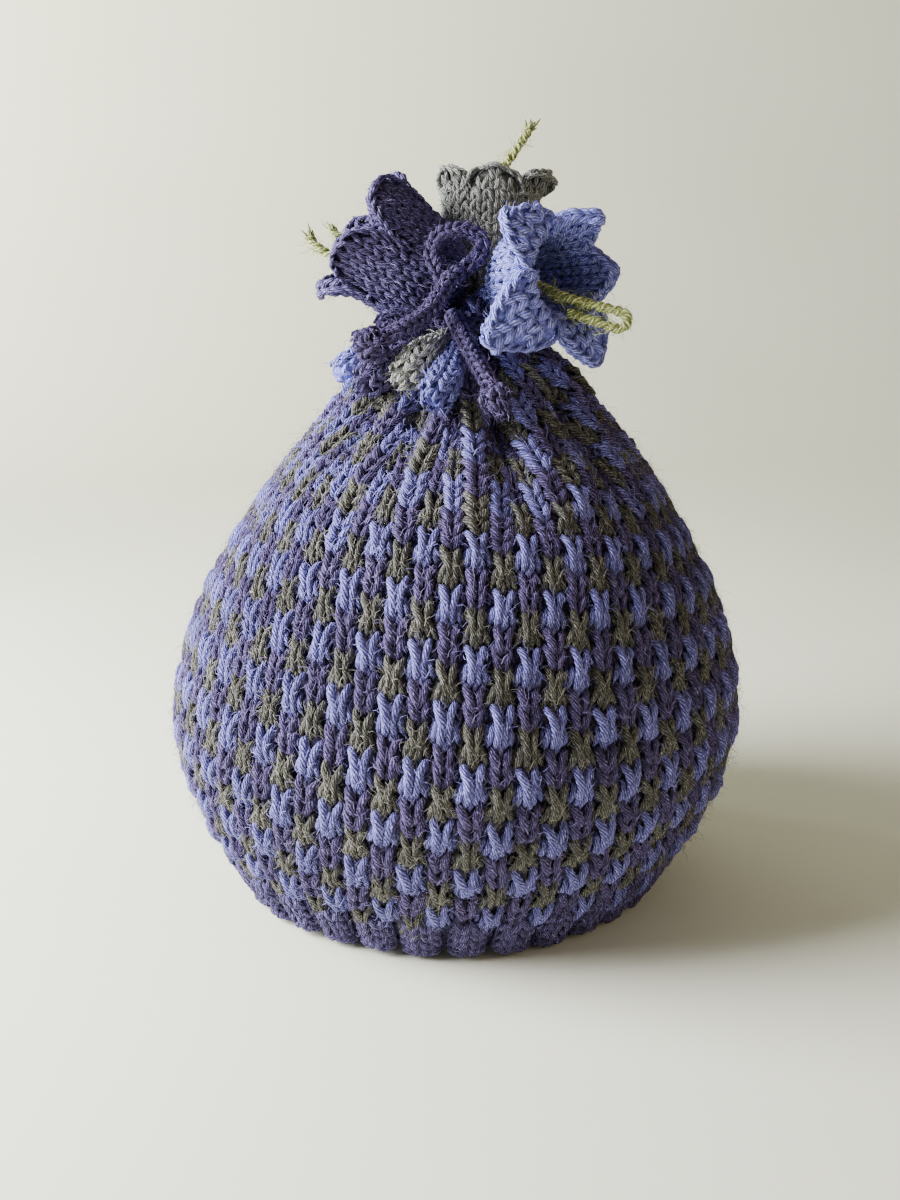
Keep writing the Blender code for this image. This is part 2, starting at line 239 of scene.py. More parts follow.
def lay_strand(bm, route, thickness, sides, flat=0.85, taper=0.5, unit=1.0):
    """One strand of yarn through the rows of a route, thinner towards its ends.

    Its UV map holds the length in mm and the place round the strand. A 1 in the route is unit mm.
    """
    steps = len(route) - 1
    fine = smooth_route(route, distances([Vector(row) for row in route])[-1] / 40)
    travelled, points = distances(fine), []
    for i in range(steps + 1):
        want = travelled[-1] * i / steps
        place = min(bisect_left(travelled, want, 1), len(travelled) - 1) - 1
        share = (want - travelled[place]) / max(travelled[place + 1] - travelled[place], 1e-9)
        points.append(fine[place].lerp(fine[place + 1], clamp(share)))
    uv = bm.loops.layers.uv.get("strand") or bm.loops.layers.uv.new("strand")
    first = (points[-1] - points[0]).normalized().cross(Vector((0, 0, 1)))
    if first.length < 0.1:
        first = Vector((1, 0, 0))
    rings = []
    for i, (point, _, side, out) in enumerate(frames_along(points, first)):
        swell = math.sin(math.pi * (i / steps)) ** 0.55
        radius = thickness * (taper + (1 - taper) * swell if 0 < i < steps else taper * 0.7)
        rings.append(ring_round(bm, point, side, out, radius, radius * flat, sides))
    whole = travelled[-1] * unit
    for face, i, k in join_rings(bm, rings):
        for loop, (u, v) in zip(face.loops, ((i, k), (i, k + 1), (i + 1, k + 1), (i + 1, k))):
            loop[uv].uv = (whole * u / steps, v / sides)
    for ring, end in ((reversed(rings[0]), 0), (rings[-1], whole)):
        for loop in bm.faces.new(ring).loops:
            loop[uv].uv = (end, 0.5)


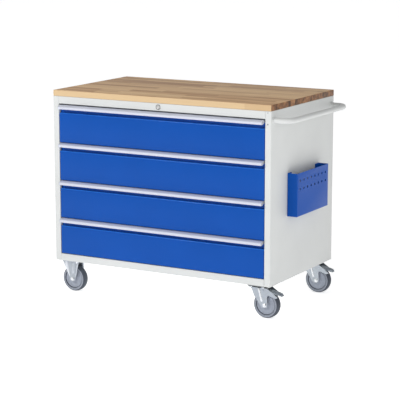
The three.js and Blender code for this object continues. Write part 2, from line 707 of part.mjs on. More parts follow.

PROBLEM TO SOLVE: From the top of the listing above, restate each line word for word up to and including the line with "towards its ends."; add nothing else.

RESULT OF THIS EXERCISE:
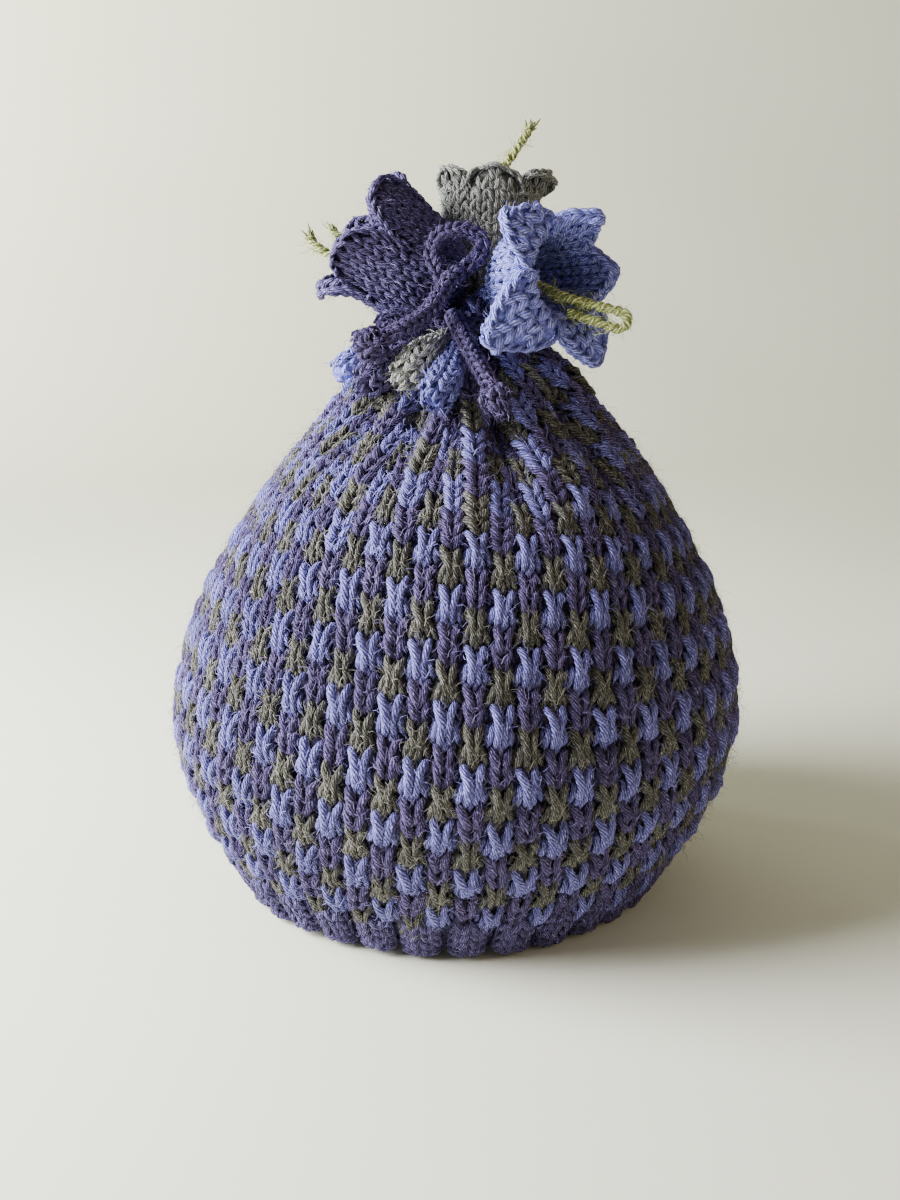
Keep writing the Blender code for this image. This is part 2, starting at line 239 of scene.py. More parts follow.
def lay_strand(bm, route, thickness, sides, flat=0.85, taper=0.5, unit=1.0):
    """One strand of yarn through the rows of a route, thinner towards its ends.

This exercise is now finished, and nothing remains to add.